***** STORED DATA

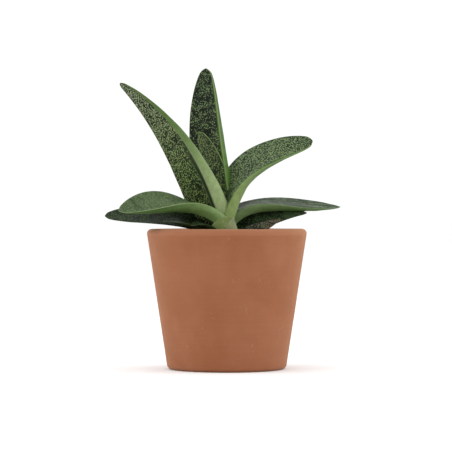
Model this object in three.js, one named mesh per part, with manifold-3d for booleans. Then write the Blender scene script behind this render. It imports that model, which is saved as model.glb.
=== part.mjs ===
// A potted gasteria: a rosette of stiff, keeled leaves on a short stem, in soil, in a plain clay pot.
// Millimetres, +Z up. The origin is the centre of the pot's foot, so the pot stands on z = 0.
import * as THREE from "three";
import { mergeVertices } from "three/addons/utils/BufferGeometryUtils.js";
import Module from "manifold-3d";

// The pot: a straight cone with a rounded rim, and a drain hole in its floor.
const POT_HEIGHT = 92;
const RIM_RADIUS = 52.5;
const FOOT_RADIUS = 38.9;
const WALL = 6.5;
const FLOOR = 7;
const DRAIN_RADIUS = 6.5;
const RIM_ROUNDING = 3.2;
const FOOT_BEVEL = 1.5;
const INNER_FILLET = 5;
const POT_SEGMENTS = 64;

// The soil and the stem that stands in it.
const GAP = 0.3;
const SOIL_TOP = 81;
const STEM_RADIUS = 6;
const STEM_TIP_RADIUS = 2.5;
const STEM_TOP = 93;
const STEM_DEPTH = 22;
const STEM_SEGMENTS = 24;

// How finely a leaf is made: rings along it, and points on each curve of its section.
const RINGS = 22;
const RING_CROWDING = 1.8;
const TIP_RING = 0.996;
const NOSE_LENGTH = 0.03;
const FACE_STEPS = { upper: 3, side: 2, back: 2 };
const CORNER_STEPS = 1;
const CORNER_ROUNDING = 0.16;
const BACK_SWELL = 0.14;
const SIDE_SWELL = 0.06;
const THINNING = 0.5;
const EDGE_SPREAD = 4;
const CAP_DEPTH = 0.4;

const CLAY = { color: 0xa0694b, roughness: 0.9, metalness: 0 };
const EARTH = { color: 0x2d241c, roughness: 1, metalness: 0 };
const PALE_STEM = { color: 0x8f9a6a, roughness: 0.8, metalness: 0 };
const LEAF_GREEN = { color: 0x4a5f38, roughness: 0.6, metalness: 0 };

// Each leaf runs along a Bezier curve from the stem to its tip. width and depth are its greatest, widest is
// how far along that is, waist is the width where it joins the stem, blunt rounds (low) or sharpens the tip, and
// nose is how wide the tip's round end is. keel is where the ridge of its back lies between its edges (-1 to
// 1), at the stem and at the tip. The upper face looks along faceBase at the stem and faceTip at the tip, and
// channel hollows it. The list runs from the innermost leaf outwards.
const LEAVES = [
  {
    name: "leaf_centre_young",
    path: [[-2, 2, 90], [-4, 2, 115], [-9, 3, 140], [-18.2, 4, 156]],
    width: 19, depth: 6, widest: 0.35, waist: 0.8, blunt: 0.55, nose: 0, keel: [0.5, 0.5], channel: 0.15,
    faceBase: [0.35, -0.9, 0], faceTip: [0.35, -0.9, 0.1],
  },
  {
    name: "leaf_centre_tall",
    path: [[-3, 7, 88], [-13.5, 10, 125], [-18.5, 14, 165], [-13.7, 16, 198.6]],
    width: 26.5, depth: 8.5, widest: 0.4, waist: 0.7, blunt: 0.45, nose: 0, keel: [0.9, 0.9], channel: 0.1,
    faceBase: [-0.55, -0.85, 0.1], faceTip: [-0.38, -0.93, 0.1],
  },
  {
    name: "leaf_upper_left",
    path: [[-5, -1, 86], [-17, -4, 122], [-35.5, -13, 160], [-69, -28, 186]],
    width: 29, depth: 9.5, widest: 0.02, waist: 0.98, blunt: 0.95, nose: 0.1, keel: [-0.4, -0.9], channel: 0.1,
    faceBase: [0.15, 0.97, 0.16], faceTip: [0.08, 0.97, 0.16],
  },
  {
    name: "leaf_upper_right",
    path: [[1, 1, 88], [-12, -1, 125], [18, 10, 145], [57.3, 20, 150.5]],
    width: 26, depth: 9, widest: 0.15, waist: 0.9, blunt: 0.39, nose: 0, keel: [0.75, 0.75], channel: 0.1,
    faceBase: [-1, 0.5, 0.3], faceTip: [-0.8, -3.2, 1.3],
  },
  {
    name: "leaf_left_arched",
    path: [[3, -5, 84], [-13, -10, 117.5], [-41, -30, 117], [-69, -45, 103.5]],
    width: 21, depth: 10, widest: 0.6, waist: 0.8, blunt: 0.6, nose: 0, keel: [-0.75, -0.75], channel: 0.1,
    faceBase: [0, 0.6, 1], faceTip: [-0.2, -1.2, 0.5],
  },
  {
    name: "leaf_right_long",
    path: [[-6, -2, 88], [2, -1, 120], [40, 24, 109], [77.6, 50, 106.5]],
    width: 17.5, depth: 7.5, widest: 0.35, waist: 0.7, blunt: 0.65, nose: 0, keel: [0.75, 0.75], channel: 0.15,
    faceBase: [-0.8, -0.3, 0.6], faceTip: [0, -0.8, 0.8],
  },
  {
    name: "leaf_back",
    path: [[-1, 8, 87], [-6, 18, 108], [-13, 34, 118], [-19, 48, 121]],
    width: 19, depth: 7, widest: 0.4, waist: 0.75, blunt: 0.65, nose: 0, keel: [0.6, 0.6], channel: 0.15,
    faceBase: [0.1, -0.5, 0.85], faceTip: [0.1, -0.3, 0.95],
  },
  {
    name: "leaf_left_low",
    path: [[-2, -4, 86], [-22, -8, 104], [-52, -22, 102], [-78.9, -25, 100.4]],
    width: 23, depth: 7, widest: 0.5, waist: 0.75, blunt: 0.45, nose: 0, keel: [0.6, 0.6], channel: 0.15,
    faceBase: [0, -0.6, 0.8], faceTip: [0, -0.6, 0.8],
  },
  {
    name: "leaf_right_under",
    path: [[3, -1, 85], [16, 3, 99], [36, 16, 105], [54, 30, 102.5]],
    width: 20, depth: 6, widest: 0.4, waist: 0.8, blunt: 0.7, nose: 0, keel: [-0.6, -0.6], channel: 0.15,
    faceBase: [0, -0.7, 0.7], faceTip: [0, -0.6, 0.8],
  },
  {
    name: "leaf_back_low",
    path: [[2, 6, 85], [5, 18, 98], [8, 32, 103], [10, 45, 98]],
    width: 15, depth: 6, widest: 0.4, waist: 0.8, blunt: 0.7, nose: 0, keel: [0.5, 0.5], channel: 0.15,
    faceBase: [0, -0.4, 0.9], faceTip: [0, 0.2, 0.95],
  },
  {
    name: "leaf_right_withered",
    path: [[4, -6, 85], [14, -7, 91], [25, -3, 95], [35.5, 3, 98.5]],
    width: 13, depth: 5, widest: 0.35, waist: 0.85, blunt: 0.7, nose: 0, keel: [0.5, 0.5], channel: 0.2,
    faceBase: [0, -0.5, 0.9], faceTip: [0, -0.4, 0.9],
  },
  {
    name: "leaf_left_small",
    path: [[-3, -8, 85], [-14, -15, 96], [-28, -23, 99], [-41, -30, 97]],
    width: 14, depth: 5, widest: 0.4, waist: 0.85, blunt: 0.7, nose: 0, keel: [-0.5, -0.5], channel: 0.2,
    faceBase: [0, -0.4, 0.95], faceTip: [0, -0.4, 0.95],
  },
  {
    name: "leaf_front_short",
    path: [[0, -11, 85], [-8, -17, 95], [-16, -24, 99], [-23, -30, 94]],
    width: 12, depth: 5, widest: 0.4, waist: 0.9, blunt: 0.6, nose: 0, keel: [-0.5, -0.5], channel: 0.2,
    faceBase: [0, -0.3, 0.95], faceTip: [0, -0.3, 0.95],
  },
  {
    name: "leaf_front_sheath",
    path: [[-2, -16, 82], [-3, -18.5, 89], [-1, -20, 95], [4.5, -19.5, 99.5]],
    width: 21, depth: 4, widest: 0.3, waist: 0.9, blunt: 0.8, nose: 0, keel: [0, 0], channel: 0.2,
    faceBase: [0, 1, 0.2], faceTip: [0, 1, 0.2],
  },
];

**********

◆ STATED TASK: What you return should be the lines from the start of the data through the line with "import Module from", quoted exactly and nothing more.

◆ EXERCISE RESPONSE:
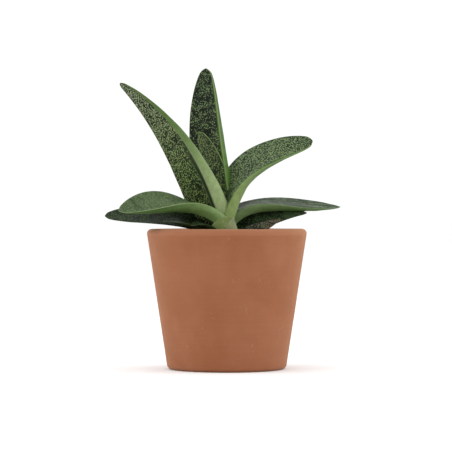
Model this object in three.js, one named mesh per part, with manifold-3d for booleans. Then write the Blender scene script behind this render. It imports that model, which is saved as model.glb.
=== part.mjs ===
// A potted gasteria: a rosette of stiff, keeled leaves on a short stem, in soil, in a plain clay pot.
// Millimetres, +Z up. The origin is the centre of the pot's foot, so the pot stands on z = 0.
import * as THREE from "three";
import { mergeVertices } from "three/addons/utils/BufferGeometryUtils.js";
import Module from "manifold-3d";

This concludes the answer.